Lord Provost Eva Bolander resigns after expenses row
Politicians used to hang their heads in shame when they were caught up in anything that was embarrassing and which reflected badly on their party.
Now, it appears, at least with the SNP, that there is a new protocol which involves putting on your civic chain and parading yourself before the people who elected you, announcing your resignation and being applauded from the floor of the chamber.
The Lord Provost of Glasgow, Eva Bolander, who spent £200 on a hat in one of ther most deprived cities in Europe, has claimed it is in Glasgow’ss “best interests” for her to resign after a controversy over her expenses.
Ms Bolander faced criticism after claiming £8,000 worth of items, including 23 pairs of shoes.
In a speech delivered to the City Chambers, Ms Bolander said that while her spending was “within the rules”, she “apologised unreservedly”.
She said her resignation would be effective immediately.
Ms Bolander had faced calls for her resignation after details of the expenses emerged earlier this month.
- Civic leader claimed 23 pairs of shoes on expenses
She told councillors on Thursday: “I am grateful for having been given the opportunity to represent Glasgow and all its communities and people.
“But it is with the city’s best interest at heart that I am resigning with effect from after this statement.”
Ms Bolander thanked civic staff and colleagues who had “always done their utmost to ensure that I could perform my duties.”
She added: “Glasgow is a fantastic city, a city emerging on a global scale and I am proud to have played a small part in that.
“I will continue to represent my constituents for the best for them and to work for the best for Glasgow and for the best for Scotland.”
The first minister thanked Ms Bolander “for her service” as provost and as an SNP councillor.
Scandalously, she has been defended by First Minister Nicola Sturgeon who tweeted: “Eva Bolander was brave enough to recognise mistakes – but the fact is she was a good Lord Provost who served Glasgow with grace and dignity. “As a resident and representative of the city, I thank her for her service.”
When details of her expense claims first emerged, Ms Bolander previously apologised and committed to repay some of the money.
Her expenses were obtained by the Daily Record under a Freedom of Information request. The claims were made between May 2017 and August this year.
The paper reported Ms Bolander spent £1,150 on shoes, including a single order for two pairs from company Sole Bliss, which cost £308.
The Lord Provost’s expenses also included £389 for Harris Tweed fabric, about £992 for 14 dresses and £435 for seven blazers. She was quickly dubbed the new Imelda Marcos.

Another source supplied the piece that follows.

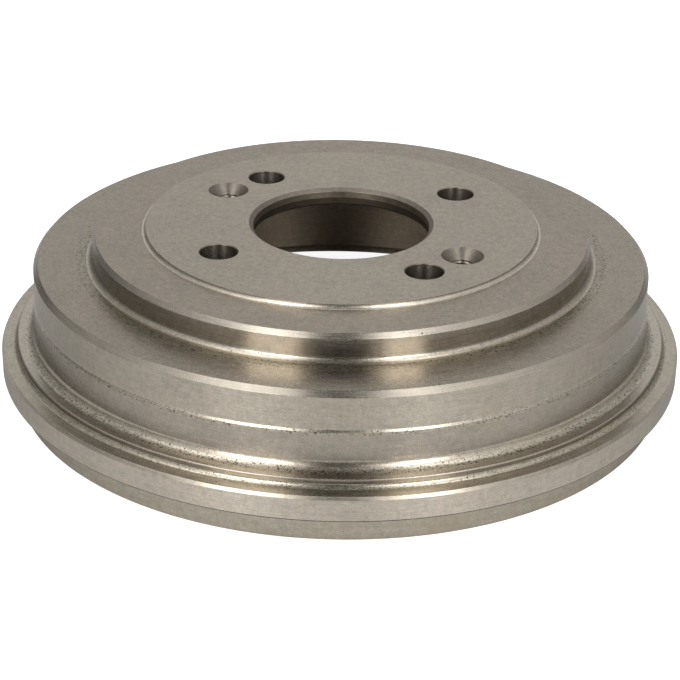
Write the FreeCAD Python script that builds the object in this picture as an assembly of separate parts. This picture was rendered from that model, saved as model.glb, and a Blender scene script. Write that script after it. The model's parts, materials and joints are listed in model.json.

Ms Bolander – who earned £39,310 as provost- had her nails done 20 times and claimed for 10 hair appointments totalling £751.
The most expensive items were a pair of £358 spectacles and £200 hat from milliner William Chambers.

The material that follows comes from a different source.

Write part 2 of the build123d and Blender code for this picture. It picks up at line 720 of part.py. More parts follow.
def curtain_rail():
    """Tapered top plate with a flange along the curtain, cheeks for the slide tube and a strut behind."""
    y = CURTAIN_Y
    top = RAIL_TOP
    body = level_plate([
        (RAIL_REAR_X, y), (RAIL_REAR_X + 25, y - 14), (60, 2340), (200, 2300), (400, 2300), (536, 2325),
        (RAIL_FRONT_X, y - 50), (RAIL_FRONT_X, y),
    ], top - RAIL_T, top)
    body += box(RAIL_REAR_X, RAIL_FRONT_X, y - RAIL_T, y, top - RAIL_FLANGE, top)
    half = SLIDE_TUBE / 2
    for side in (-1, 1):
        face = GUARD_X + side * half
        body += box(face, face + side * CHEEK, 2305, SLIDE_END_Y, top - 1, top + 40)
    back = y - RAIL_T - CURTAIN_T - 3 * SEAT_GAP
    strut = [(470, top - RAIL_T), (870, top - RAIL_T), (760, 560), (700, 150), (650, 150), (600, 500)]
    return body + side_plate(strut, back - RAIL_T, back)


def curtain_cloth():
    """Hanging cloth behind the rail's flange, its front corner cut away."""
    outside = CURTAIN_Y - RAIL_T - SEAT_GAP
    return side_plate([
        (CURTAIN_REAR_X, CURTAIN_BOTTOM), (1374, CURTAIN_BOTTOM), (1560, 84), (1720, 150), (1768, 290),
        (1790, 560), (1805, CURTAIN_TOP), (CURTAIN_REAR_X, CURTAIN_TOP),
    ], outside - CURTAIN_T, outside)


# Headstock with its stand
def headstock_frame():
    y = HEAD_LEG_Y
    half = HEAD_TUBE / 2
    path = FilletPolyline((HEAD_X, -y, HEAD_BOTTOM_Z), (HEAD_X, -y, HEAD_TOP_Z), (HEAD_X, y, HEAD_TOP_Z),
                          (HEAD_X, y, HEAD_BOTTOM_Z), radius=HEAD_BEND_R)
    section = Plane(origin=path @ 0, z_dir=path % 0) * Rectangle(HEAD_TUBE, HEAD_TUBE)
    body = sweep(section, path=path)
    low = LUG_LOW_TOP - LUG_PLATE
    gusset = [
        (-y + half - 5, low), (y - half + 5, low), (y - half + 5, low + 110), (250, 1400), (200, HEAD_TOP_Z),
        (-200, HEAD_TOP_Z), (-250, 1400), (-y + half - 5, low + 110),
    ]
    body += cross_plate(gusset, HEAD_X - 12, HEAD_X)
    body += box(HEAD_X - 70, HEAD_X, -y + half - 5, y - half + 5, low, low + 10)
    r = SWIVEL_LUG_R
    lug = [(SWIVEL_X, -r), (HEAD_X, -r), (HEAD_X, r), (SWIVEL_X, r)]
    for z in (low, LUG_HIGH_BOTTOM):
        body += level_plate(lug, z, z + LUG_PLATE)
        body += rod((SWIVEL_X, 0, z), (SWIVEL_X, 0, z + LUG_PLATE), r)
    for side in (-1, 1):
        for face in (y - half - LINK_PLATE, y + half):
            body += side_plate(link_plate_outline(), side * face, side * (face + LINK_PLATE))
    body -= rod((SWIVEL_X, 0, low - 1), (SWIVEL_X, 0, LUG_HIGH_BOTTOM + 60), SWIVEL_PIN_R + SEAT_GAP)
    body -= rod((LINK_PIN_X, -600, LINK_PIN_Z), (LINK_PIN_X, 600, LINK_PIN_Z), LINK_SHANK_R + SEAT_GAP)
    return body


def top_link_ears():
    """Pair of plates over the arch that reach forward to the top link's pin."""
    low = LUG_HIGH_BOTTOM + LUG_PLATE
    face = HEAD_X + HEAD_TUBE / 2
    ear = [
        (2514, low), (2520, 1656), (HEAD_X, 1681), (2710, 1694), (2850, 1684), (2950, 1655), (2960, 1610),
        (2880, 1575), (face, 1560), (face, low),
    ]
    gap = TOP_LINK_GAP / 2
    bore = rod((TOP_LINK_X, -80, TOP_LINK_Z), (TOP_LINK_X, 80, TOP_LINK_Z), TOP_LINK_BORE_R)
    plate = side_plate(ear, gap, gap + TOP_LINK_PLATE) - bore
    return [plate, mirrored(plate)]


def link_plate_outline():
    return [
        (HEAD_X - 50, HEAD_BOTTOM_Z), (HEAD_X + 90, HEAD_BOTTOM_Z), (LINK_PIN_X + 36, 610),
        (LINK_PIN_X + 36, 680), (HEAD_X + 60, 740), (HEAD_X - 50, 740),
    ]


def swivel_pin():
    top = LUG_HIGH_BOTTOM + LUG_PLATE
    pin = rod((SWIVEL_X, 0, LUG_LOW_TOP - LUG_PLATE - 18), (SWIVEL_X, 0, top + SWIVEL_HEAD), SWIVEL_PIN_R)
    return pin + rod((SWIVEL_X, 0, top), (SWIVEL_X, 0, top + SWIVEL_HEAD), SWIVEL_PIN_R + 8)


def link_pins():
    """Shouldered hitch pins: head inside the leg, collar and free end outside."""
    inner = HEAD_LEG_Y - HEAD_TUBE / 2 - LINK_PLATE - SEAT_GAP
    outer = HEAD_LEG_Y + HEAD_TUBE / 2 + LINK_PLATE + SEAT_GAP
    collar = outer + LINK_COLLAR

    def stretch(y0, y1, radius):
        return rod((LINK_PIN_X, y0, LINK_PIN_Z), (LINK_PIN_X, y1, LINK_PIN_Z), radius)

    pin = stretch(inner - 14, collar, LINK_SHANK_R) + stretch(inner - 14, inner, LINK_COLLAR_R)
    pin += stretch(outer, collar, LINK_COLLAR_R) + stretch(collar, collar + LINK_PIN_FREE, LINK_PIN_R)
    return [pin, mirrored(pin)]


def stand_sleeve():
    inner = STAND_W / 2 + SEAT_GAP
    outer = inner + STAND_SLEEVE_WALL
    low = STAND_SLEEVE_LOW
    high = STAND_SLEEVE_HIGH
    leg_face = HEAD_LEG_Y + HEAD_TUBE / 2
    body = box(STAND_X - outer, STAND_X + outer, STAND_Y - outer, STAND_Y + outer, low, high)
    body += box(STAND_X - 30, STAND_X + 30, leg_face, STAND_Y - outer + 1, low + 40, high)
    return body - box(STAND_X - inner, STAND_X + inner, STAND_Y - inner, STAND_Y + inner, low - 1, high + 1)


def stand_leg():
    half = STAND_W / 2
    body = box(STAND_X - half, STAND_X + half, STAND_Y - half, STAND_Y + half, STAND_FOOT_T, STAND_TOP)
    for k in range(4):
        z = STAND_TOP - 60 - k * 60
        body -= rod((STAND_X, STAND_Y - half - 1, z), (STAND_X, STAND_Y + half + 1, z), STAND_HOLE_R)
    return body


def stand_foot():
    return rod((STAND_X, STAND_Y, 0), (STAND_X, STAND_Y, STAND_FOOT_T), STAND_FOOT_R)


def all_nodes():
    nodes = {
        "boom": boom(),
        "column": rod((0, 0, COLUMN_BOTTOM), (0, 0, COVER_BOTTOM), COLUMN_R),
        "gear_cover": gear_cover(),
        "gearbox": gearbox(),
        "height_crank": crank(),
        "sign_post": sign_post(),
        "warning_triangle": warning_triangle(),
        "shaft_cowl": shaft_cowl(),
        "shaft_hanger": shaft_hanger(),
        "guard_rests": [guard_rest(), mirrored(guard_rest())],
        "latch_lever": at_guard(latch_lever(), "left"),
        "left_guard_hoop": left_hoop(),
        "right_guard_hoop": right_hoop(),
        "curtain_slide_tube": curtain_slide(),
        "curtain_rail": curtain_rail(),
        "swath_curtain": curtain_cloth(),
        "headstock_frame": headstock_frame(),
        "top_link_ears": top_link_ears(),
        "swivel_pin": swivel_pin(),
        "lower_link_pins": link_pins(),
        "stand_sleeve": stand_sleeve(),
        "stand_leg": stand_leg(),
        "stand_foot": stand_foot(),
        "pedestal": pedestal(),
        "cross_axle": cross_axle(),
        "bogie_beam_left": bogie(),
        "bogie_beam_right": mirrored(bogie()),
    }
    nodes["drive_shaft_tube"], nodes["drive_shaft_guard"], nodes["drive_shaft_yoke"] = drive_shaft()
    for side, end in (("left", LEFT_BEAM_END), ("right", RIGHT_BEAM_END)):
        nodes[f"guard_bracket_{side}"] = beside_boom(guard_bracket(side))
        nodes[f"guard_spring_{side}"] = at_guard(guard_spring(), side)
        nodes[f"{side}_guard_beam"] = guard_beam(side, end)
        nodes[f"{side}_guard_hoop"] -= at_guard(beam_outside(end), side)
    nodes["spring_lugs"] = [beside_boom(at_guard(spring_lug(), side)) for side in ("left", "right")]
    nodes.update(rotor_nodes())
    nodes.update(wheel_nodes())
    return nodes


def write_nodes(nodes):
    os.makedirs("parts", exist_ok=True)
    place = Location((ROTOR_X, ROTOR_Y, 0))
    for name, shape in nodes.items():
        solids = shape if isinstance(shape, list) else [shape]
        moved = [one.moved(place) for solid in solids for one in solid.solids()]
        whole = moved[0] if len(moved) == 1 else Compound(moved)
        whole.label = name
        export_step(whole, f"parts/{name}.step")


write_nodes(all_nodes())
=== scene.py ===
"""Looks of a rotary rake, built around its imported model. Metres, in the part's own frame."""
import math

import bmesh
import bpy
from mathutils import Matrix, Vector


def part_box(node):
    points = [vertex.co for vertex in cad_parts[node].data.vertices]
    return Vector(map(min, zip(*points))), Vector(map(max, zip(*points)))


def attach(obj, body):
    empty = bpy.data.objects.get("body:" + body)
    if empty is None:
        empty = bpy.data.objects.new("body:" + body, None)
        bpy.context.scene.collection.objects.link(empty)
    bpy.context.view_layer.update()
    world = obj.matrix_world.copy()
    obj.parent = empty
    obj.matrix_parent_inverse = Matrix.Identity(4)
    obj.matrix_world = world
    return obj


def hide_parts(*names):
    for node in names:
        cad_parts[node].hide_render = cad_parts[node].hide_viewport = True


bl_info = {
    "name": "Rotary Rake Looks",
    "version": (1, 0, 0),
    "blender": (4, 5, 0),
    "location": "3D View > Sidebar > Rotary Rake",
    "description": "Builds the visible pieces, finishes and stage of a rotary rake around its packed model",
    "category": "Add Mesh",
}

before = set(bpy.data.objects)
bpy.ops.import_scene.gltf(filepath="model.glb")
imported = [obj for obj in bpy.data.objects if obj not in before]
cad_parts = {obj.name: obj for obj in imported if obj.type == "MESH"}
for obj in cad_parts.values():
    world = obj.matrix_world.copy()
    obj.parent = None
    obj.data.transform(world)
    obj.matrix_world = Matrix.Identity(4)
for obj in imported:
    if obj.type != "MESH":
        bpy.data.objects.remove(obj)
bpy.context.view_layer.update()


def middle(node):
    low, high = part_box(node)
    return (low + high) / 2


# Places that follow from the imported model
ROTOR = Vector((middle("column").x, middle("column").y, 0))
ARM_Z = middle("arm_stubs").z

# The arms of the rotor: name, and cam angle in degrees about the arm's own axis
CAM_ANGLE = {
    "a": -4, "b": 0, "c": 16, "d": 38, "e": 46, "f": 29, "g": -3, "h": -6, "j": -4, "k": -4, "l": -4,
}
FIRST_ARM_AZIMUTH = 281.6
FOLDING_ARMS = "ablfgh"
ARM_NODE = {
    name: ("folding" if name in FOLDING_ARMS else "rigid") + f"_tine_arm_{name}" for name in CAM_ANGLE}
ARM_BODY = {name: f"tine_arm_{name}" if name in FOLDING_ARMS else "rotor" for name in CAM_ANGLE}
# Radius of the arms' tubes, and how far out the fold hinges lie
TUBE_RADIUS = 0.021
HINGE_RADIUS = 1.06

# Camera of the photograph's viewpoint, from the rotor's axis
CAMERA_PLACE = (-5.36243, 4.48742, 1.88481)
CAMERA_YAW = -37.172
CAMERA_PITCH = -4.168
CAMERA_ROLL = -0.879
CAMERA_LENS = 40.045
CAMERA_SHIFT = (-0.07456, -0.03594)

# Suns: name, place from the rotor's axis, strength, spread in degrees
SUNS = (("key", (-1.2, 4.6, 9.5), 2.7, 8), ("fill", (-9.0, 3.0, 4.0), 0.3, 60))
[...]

The council previously issued a statement which recognised that the Lord Provost was required “to represent their city at hundreds of events”, which often incurred extra expenses.
It explained that for this reason, each council was allocated a civic allowance by the Scottish government.
The civic allowance, which was introduced by the Scottish Local Authorities Remuneration Committee, replaced the clothing allowance and reflects a councillor’s public profile.
In West Dunbartonshire, some councillors, such as SNP Group leader Jonathan McColl, appear reticent about meeting the public.
He said recently when he came near the bottom of a league table for holding surgeries that they were of little or no value.
He is the same councillor who appears to think that Freedom of the Press is out-dated and democracy is a thing of the past.